Now, you can rely on a single dataset as the source of truth, where, instead of creating new datasets with rules set up for each region, you can create filter queries on top of the same rule query to only include results for the Americas, Asia, and so on.

In the below screenshot, several rules are set up to query the same dataset. The first 3 rules have filter queries to filter the exact data relevant to each data steward's region. An asterisk displays to the right of the value in the Total Records column to denote that the rule in that row has a filter query.

image of a rule with a filter query

In the below example, only data for your region, Asia (which includes the Pacific Rim), is being queried with the addition of the filter query, region in ('Asia','Pacific Rim').

image of a filter query

After the results of freeform or simple rules with filter queries separating each one into regions are available on the Findings page, you can view and export their break records when a column in the dataset is assigned as the link ID column. From the ability to pare down the results of your rules with a filter query to the exportation of their break records, you now have more complete end-to-end control over the management of your data region.

Filter query scoring impact

The inclusion or exclusion of a filter query impacts the rule score on the Findings page by changing the denominator to reflect the number of filtered or unfiltered rows.

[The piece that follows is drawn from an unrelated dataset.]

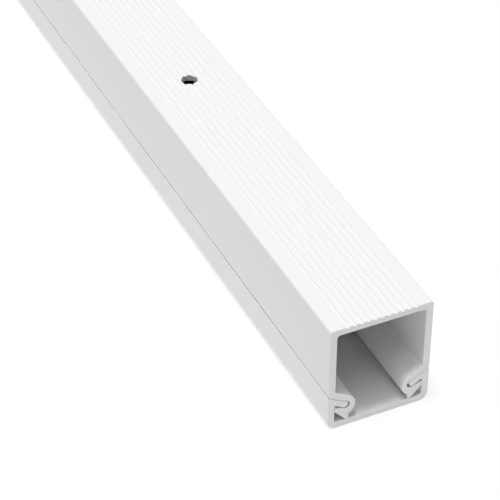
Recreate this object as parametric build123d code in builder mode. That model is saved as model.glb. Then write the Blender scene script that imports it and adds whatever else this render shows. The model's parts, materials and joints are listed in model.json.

In the following example based on a New York Stock Exchange dataset, the rule "native_rule_filter" uses the rule query select * from public.nyse where symbol like 'Z%' to examine all of its 10,000 rows for records in the "symbol" column beginning with the letter "Z." Without a filter query this returns 495 breaking records when the DQ Job runs. 1 point is deducted for each percentage point, which is the total number of breaking records (495) over the total number of rows (10,000). In this case, because the rule queries the entire dataset, the percentage of rule breaks is 4.95% for a total of 4 points deducted from the overall data quality score.

image of a rule without a filter

The same New York Stock Exchange dataset uses an identical rule query in the rule "native_rule_with_filter" but applies the filter query low > 25 on top of it to exclude all records that do not also contain values greater than 25 in the "low" column. This results in 5,258 total records and 264 breaking records for 5.02% breaking and 5 points deducted from the overall data quality score.

image of a rule with a filter

Adding a rule filter

  1. Click the Rules link on the metadata bar on a dataset-level page or open the Dataset Rules page of a dataset by clicking the Rules wrench icon in the sidebar menu, then clicking Rule Builder.
  2. The Dataset Rules page opens.
  3. Follow the steps to add a rule from the Rule Workbench.
  4. Show Rule Workbench steps
  5. There are two ways to open the Rule Workbench.
    1. From an existing rule on the Rules tab, click Actions, then click Edit.
      The Rule Workbench page opens with the preferences of your existing rule.
    2. Click Add Rule in the upper right corner to create a new rule.
      The Rule Workbench page opens.
  6. Select a rule type from the Type dropdown menu.
  7. Enter a name for your rule in the Rule Name input field.
  8. Important Rule names cannot contain spaces.

  9. Select a primary column from the Primary Col dropdown menu.
  10. Note Primary Column is only required when you use a Data Type, Data Class, or Template rule.

  11. Optionally click to add a secondary dataset.
    1. Enter the name of your secondary dataset in the search bar when the Add Secondary Dataset dialog appears, then click Add Secondary Dataset.
  12. Enter your SQL query in the Rule (required) input field.
  13. In the Filter (optional) input field, enter a filter query in the format of a simple query, such as symbol is not null or low > 25.
  14. Tip 
    • The filter query should only contain conditions and predicates found after the where clause in a SQL query. For example, the correct syntax of a filter query for results in the "low" column of a NYSE dataset might look like low > 25, never select * from public.nyse where low > 25.
    • The most relevant results return when the rule query is based solely on data in the source query.
    Show screenshotimage of a filter query on the rule workbench
  15. Click Save to apply your rule to your dataset.
  16. Rerun your DQ Job.
  17. The results of your run are available on the Rules tab of the Findings page.

    Note Rules that contain a filter query are marked with an asterisk to the right of the Total Records value. For example, 5258*.

Limitations

  • You cannot use @t1 rules in the filter query.
  • SQL Assistant for Data Quality is not available for the filter query.
  • When the rule refers to a dataset that is different from the origination dataset, the rule results reflect the rule filter query combination from the dataset referenced in the filter query, not the origination dataset.
  • The filter query does not support LIMIT clauses.